Their weapons are those of Nature, a pointed stick and a knotted club. They
live like wild things on roots and berries and birds and wallabies, and in the
monotony of their life and the uncouthness of their Mind represent almost the
lowest level of humanity.
From these rudiments of mankind let him make his way to the New
Hebrides, to Tanna, and Santo, and Ambrym, and Aurora. These islands, besides
Man, contain only three things, coral, lava, and trees. Until but yesterday
their peoples had never seen anything but coral, lava, and trees. They did
not know that there was anything else in the world. One hundred years ago
Captain Cook discovered these islanders and gave them a few nails. They
planted them in the ground that they might grow into bigger nails. It is true
that in other lands a very rich life and a very wide world could be made out
of no more varied materials than coral, lava, and trees; but on these Tropical
Islands Nature is disastrously kind. All that her children need is provided
for them ready-made. Her sun shines on them so that they are never either
cold or hot; she provides crops for them in unexampled luxuriance, and
arranges the year to be one long harvest; she allows no wild animals to prowl
among the forests; and surrounding them with the alienating sea she preserves
them from the attacks of human enemies. Outside the struggle for life, they
are out of life itself. Treated as children, they remain children. To look
at them now is to recall the long holiday of the childhood of the world. It
is to behold one's natural face in a glass.

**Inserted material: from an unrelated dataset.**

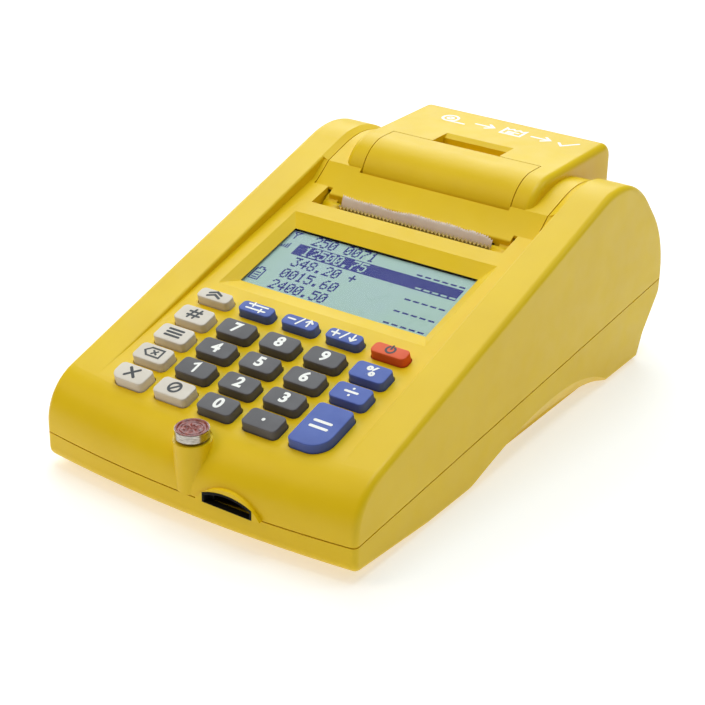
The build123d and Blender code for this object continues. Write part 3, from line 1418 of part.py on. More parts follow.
# ---------------------------------------------------------------- seal
def seal_cup():
    """A spun cup: a wide band above, a narrower foot that stands in the boss."""
    cup = Pos(0, 0, -CUP_BAND / 2) * Cylinder(CUP_RADIUS, CUP_BAND)
    cup += Pos(0, 0, -CUP_HEIGHT / 2) * Cylinder(CUP_FOOT_RADIUS, CUP_HEIGHT)
    band_inside = CUP_BAND - CUP_WALL
    foot_inside = CUP_HEIGHT - CUP_FLOOR
    cup -= Pos(0, 0, -band_inside / 2) * Cylinder(CUP_RADIUS - CUP_WALL, band_inside)
    cup -= Pos(0, 0, -foot_inside / 2) * Cylinder(CUP_FOOT_RADIUS - CUP_WALL, foot_inside)
    cup -= Cylinder(SCREW_RADIUS + 0.15, 4 * CUP_HEIGHT)
    return seal_axis() * cup


def seal_screw():
    floor = -CUP_HEIGHT + CUP_FLOOR
    head = Pos(0, 0, floor + FIXED_FIT + SEAL_HEAD_HEIGHT / 2) * Cylinder(
        SEAL_HEAD_RADIUS, SEAL_HEAD_HEIGHT
    )
    shank = Pos(0, 0, floor - SEAL_SCREW_LENGTH / 2 + 0.1) * Cylinder(SCREW_RADIUS, SEAL_SCREW_LENGTH)
    return seal_axis() * (head + shank)


def seal_wax():
    """The wax fills the cup over the screw's head, to a little below the rim."""
    floor = -CUP_HEIGHT + CUP_FLOOR + FIXED_FIT
    step = -CUP_BAND + CUP_WALL + FIXED_FIT
    wax = Pos(0, 0, (step - WAX_TOP) / 2) * Cylinder(CUP_RADIUS - CUP_WALL - FIXED_FIT, -WAX_TOP - step)
    wax += Pos(0, 0, (floor - WAX_TOP) / 2) * Cylinder(
        CUP_FOOT_RADIUS - CUP_WALL - FIXED_FIT, -WAX_TOP - floor
    )
    head = SEAL_HEAD_HEIGHT + FIXED_FIT
    wax -= Pos(0, 0, floor + head / 2) * Cylinder(SEAL_HEAD_RADIUS + FIXED_FIT, head)
    return seal_axis() * wax


# ---------------------------------------------------------------- fasteners, feet, rear
def case_screws():
    screws = []
    for x, y in SCREW_PLACES:
        seat = parting_height(y) - HEAD_LEDGE - FIXED_FIT
        head = Pos(x, y, seat - SCREW_HEAD_HEIGHT / 2) * Cylinder(SCREW_HEAD_RADIUS, SCREW_HEAD_HEIGHT)
        shank = Pos(x, y, seat + SCREW_LENGTH / 2) * Cylinder(SCREW_RADIUS, SCREW_LENGTH)
        slot = Pos(x, y, seat - SCREW_HEAD_HEIGHT) * (Box(3.4, 0.8, 1.4) + Box(0.8, 3.4, 1.4))
        screws.append(head + shank - slot)
    return screws


def rubber_feet():
    height = FOOT_SEAT - FIXED_FIT
    return [Pos(x, y, height / 2) * Cylinder(FOOT_RADIUS, height) for x, y in FOOT_PLACES]


def hinge_pins():
    pin = rod(
        HINGE_PIN_RADIUS,
        KNUCKLE_INNER + 0.4,
        OPENING_HALF_WIDTH + 2 * WALL - 0.1,
        HINGE_Y,
        HINGE_Z,
    )
    return [pin, mirror(pin, Plane.YZ)]


def customer_display_window(outer, inner):
    hole = block(
        (-DISPLAY_HALF_WIDTH + FIXED_FIT, DISPLAY_HALF_WIDTH - FIXED_FIT),
        (REAR_Y - 3 * WALL, REAR_Y + 1),
        (DISPLAY_LOW + FIXED_FIT, DISPLAY_HIGH - FIXED_FIT),
    )
    return (outer - inner) & hole


def customer_display_module():
    top = SHELF_TOP - SHELF_THICKNESS - FIXED_FIT
    rear = REAR_Y - WALL - 2.6
    return block(
        (-DISPLAY_HALF_WIDTH, DISPLAY_HALF_WIDTH),
        (rear - DISPLAY_DEPTH, rear),
        (DISPLAY_LOW - 1, top),
    )


# ---------------------------------------------------------------- build
def build():
    """Every node of the assembly, by name."""
    outer = outer_block()
    inner = outer_block(WALL)
    nodes = {
        "upper_case": upper_case(outer, inner, panel_pocket()),
        "lower_case": lower_case(outer, inner),
        "printer_cover": printer_cover(),
        "release_lever": release_lever(),
        "lever_pivot_pins": lever_pivot_pins(),
        "lever_springs": lever_springs(),
        "platen_bushes": platen_bushes(),
        "platen_shaft": platen_shaft(),
        "platen_roller": platen_roller(),
        "printer_frame": printer_frame(),
        "print_head": print_head(),
        "tear_bar": tear_bar(),
        "paper_tail": paper_tail(),
        "paper_roll": paper_roll(),
        "roll_core": roll_core(),
        "paper_bucket": paper_bucket(),
        "keypad_mat": keypad_mat(),
        "keypad_board": keypad_board(),
        "lcd_window": lcd_window(),
        "lcd_module": lcd_module(),
        "main_board": main_board(),
        "fiscal_memory": fiscal_memory(),
        "battery_pack": battery_pack(),
        "port_connector": port_connector(),
        "seal_cup": seal_cup(),
        "seal_screw": seal_screw(),
        "seal_wax": seal_wax(),
        "case_screws": case_screws(),
        "rubber_feet": rubber_feet(),
        "hinge_pins": hinge_pins(),
        "customer_display_window": customer_display_window(outer, inner),
        "customer_display_module": customer_display_module(),
    }
    nodes["platen_gear"], nodes["idler_gear"], nodes["motor_pinion"] = gears()
    motor = rod(MOTOR_RADIUS, MOTOR_END - MOTOR_LENGTH, MOTOR_END, PINION_Y, PINION_Z)
    motor -= rod(
        MOTOR_SHAFT_RADIUS + SHAFT_CLEARANCE,
        MOTOR_END - SHAFT_IN_MOTOR - 0.3,
        MOTOR_END + 1,
        PINION_Y,
        PINION_Z,
    )
    nodes["stepper_motor"] = motor
    for name, x, s, *shape in key_layout():
        nodes[name] = PANEL * Pos(x, s, 0) * key_cap(*shape)
    return nodes


def main():
    os.makedirs("parts", exist_ok=True)
    for name, shape in build().items():
        solids = shape if isinstance(shape, list) else list(shape.solids())
        if len(solids) == 1:
            node = solids[0]
        else:
            node = Compound(children=[s for item in solids for s in item.solids()])
        node.label = name
        export_step(node, f"parts/{name}.step")


if __name__ == "__main__":
    main()
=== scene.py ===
import math

import bmesh
import bpy
import numpy as np
from mathutils import Matrix, Vector


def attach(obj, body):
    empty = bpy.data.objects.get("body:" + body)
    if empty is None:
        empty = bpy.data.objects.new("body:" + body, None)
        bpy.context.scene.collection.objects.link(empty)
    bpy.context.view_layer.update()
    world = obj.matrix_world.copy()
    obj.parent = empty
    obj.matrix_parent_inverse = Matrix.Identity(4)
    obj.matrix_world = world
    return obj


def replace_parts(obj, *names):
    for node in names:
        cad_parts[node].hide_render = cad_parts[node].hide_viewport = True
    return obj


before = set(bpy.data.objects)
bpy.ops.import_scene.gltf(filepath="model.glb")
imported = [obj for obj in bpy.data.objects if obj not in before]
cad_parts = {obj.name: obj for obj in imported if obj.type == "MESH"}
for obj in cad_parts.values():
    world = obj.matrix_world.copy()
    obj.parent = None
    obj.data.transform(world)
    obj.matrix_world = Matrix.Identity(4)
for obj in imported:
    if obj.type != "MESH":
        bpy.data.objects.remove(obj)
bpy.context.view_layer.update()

MM = 0.001
scene = bpy.context.scene

# The register in millimetres: X to the right, Y to the rear, Z up from the table.
FRONT_Y = -92.902                # the case's front, at its middle
PARTING = 11.2                   # height of the line between the two case halves
KEYS_AT = 36.1                   # middle of the keys, behind the case's front
PANEL_HEIGHT = 35.3              # height of the key panel there
PANEL_SLOPE = math.radians(15.1)
POD_TOP = 71.3


# ------------------------------------------------------------------ camera and studio

CAMERA_PLACE = (0.276107, -0.416057, 0.265867)
CAMERA_RIGHT = (0.822896, 0.568008, 0.014431)
CAMERA_UP = (-0.263195, 0.358546, 0.895641)
CAMERA_AHEAD = (-0.503557, 0.740818, -0.444543)
CAMERA_LENS = 89.36
SENSOR_WIDTH = 36.0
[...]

Pass on through the other Cannibal Islands and, apart from the
improvement of weapons and the construction of a hut, throughout vast regions
there is still no sign of mental progress. But before one has completed the
circuit of the Pacific the change begins to come. Gradually there appear the
beginnings of industry and even of art. In the Solomon Group and in New
Guinea, carving and painting may be seen in an early infancy. The canoes are
large and good, fish-hooks are manufactured, and weaving of a rude kind has
been established. There can be no question at this stage that the Mind of Man
has begun its upward path. And what now begins to impress one is not the
poverty of the early Mind, but the enormous potentialities that lie within it,
and the exceeding swiftness of its Ascent towards higher things. When the
Sandwich Islands are reached, the contrast appears in its full significance.
Here, a century ago, Captain Cook, through whom the first knowledge of their
existence reached the outer world, was killed and eaten. Today the children
of his murderers have taken their place among the civilized nations of the
world, and their Kings and Queens demand acknowledgment at modern Courts.